How many of the lines below contain "from"? Answer with that number alone.

-- Start Raw records --

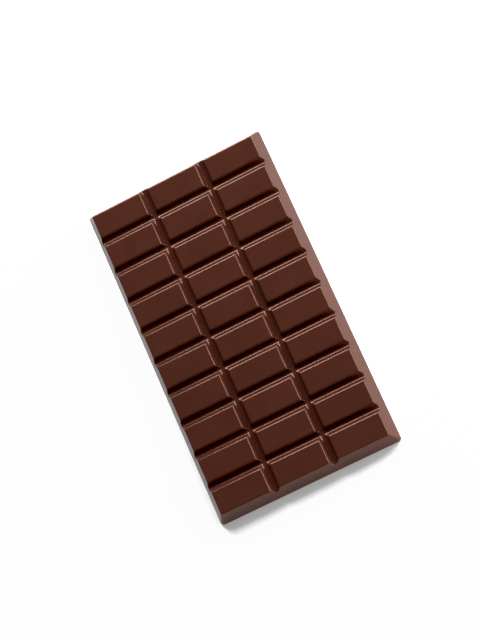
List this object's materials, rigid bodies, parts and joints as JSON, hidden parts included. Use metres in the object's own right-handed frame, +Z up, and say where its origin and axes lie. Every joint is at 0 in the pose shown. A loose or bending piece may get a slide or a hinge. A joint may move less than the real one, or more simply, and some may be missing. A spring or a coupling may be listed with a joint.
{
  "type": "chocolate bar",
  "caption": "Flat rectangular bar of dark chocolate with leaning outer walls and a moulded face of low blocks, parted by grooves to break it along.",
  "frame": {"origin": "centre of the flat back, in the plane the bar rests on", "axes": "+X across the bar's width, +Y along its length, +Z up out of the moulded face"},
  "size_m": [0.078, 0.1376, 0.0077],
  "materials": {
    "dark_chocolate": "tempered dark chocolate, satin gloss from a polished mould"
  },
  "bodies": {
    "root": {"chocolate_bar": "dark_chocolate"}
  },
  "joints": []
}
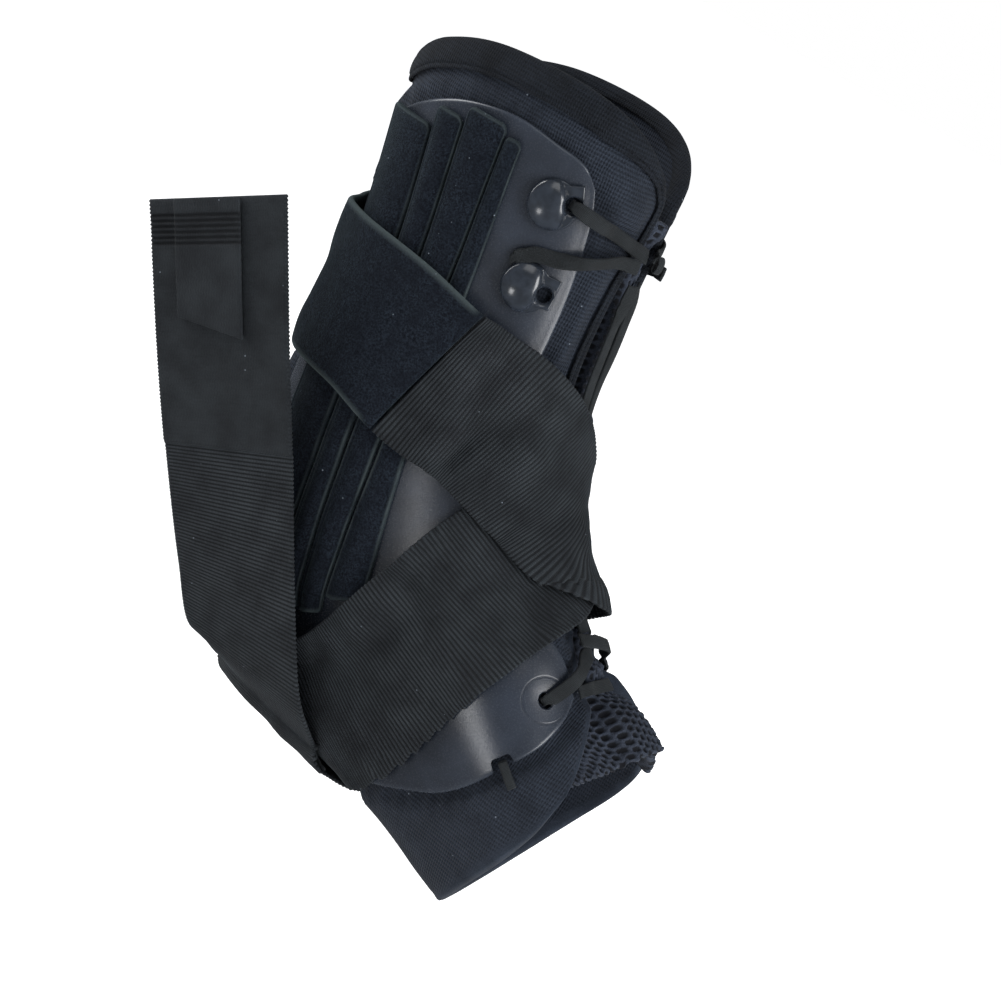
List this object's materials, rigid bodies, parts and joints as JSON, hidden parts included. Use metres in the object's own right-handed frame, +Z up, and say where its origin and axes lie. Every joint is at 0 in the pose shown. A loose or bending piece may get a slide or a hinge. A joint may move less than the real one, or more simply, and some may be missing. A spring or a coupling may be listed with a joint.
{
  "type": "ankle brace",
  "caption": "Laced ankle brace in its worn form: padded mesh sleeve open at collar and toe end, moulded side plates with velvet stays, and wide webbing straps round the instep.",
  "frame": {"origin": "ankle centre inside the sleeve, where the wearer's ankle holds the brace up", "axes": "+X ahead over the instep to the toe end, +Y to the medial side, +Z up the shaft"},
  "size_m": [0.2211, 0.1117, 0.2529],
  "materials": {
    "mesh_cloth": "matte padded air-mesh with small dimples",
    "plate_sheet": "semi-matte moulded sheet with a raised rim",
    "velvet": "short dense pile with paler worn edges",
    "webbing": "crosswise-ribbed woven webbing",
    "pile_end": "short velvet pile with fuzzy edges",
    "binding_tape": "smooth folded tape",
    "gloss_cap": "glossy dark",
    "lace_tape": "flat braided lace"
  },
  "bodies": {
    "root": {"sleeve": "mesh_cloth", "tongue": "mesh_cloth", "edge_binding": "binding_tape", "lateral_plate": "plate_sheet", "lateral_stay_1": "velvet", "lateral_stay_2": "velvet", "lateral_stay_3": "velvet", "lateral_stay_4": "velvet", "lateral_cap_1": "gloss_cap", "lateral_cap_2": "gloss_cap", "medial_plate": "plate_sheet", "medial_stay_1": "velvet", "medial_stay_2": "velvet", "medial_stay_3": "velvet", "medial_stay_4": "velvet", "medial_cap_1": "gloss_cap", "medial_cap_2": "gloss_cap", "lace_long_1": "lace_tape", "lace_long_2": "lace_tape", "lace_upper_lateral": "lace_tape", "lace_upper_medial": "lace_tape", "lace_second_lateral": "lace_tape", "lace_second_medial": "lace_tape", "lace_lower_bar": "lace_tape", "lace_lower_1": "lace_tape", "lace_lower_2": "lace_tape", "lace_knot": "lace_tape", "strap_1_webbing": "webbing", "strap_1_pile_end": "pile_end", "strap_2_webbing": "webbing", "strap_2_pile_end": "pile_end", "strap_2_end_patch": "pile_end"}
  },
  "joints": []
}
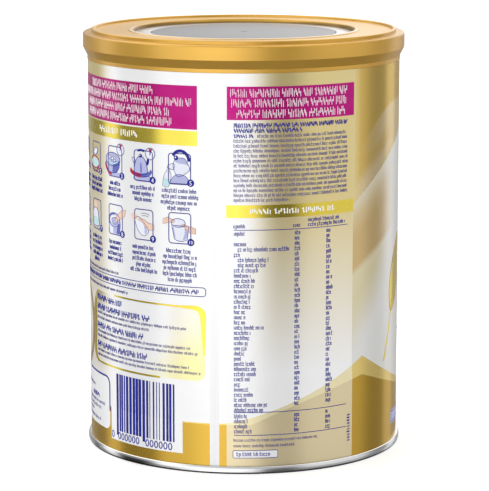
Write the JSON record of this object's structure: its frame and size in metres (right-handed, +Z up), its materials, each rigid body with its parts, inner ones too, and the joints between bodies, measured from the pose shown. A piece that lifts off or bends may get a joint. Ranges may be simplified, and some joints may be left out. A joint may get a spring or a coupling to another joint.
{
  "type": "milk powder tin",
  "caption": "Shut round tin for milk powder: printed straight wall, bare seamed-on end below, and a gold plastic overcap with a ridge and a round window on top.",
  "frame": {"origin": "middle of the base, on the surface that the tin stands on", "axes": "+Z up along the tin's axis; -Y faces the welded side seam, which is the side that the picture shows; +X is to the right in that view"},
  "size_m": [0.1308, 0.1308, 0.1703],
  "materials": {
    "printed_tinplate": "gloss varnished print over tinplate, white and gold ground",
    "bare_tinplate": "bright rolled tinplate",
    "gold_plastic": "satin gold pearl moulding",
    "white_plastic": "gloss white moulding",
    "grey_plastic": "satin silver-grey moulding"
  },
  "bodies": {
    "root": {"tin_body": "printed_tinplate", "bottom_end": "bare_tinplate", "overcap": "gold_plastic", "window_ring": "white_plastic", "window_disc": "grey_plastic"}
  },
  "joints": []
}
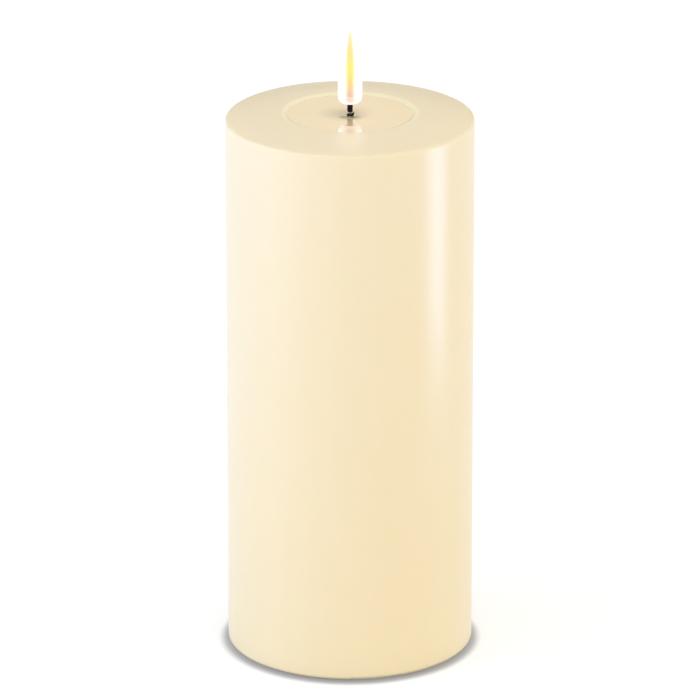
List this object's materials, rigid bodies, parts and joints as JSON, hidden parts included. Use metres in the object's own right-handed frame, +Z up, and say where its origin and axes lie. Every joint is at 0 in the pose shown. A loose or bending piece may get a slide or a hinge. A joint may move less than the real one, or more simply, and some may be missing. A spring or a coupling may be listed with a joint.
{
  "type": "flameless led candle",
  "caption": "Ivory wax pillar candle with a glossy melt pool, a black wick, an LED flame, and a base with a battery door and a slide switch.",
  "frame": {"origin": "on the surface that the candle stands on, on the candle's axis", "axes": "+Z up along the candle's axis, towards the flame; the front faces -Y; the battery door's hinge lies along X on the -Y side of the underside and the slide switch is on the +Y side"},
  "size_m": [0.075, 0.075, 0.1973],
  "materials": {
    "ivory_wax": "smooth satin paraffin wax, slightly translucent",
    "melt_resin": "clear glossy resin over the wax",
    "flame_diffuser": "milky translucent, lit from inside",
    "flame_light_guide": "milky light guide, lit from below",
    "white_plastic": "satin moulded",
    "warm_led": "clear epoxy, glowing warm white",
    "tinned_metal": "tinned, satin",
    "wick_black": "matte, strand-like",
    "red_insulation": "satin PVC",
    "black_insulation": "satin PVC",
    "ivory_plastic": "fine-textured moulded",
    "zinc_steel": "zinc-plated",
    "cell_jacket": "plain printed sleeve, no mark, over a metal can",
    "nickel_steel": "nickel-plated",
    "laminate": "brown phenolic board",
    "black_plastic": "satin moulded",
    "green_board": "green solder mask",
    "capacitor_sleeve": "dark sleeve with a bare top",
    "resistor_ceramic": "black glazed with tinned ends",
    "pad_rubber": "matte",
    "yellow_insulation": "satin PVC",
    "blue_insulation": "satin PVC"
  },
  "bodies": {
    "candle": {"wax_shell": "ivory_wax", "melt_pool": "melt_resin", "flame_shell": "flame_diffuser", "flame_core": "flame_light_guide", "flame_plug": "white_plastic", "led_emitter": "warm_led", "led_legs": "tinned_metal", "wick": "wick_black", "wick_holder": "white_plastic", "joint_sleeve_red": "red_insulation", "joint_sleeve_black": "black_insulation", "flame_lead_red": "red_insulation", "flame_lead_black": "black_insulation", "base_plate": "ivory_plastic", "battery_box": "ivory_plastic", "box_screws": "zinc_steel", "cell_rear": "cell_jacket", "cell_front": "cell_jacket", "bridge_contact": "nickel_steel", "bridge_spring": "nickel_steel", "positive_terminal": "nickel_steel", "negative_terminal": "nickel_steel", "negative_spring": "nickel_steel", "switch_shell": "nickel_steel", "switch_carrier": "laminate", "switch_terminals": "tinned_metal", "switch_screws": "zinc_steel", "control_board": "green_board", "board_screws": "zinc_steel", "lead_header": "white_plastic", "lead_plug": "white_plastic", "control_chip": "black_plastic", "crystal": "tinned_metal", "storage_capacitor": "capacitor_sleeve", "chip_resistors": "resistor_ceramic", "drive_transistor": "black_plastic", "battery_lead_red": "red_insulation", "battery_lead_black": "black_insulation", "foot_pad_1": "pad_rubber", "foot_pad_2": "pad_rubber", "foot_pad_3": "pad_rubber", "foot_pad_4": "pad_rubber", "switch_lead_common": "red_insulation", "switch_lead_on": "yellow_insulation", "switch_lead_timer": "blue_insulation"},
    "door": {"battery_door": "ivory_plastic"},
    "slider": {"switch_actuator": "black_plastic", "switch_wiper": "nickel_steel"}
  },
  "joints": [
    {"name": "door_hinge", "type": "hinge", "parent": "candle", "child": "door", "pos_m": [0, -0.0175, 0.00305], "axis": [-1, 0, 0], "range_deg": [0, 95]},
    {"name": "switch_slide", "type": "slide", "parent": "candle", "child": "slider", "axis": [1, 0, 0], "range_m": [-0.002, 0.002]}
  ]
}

-- End Raw records --

Solution:
4